From the design blueprint, the regulatory logic in the U.S. has completely changed, shifting from a punitive regulatory approach to inclusive enforcement, and further moving towards comprehensive policy support across the entire chain and framework, encompassing everything from source attributes to key applications, from platform construction to service guarantees. This reflects that the U.S. is forming a systematic regulatory framework around "crypto assets," which serves as a solid foundation and objective guarantee for the development of the crypto industry in the U.S. The regulatory plan has already fired the first shot, with the SEC stating in its latest guidelines that certain liquid staking activities do not involve securities, and individuals engaging in liquid staking activities do not need to register with the agency under securities laws.

In comparison, although both are regulatory policies, the U.S. stands in stark contrast to Singapore and Hong Kong. The former releases highly positive signals, while the latter presents more defensive postures amid innovation, which may be related to regional characteristics. Both Hong Kong and Singapore have limited geographical scope and are positioned as financial centers, exhibiting characteristics of a bridgehead or regional window. Therefore, stability and order are particularly important to them; if money laundering issues arise, the damage to the regional brand would be more severe, leading to significant negative externalities. In contrast, the U.S. has stronger autonomy and a greater voice in the development of emerging phenomena, allowing it to lead global order to a certain extent, thus being more open to specific industries.

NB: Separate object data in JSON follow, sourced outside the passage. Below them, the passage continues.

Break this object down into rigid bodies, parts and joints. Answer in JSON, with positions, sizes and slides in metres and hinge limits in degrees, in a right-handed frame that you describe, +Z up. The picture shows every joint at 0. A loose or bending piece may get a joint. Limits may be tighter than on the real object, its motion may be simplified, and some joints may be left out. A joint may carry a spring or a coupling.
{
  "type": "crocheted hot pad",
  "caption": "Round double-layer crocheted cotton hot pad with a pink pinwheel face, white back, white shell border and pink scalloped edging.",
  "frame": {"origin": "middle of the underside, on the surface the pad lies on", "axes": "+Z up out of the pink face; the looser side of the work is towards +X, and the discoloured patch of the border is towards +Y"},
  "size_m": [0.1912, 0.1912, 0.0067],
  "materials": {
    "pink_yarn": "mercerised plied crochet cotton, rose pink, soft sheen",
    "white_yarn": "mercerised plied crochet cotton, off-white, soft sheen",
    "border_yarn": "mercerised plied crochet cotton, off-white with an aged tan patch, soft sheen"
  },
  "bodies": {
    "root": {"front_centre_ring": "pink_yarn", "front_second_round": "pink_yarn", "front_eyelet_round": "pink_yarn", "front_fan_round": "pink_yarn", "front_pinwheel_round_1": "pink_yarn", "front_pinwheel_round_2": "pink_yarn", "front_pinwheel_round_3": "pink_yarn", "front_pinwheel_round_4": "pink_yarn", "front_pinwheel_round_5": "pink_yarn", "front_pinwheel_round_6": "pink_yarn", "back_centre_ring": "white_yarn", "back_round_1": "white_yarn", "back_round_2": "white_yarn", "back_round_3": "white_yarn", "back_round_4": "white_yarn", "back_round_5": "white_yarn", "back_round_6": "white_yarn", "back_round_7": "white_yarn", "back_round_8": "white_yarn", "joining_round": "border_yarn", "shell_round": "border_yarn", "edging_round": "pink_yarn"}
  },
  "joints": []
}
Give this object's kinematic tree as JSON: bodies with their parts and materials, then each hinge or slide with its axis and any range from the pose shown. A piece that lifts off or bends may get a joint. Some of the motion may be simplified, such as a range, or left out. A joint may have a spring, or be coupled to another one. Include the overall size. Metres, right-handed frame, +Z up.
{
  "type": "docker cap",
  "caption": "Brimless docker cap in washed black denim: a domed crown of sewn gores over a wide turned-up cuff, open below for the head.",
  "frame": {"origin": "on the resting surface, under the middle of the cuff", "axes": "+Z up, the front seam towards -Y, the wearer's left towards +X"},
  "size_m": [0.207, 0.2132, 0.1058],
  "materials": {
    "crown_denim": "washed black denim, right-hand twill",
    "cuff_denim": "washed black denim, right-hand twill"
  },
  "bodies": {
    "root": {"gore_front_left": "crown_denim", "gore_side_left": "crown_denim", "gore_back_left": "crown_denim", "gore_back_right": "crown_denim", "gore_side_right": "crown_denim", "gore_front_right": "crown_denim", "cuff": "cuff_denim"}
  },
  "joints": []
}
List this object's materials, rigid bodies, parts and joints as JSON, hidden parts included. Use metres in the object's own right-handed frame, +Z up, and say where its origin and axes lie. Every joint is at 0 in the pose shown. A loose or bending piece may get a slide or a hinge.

As a result, the market is already responding, with some crypto projects in Hong Kong and Singapore expressing intentions to migrate to the U.S. for development.

It is not difficult to foresee that the "U.S. center" pattern in the crypto industry will be further strengthened, and the U.S. market will become an important battleground for determining the development of crypto projects. Other regions may be destined to follow a differentiated path as subordinates.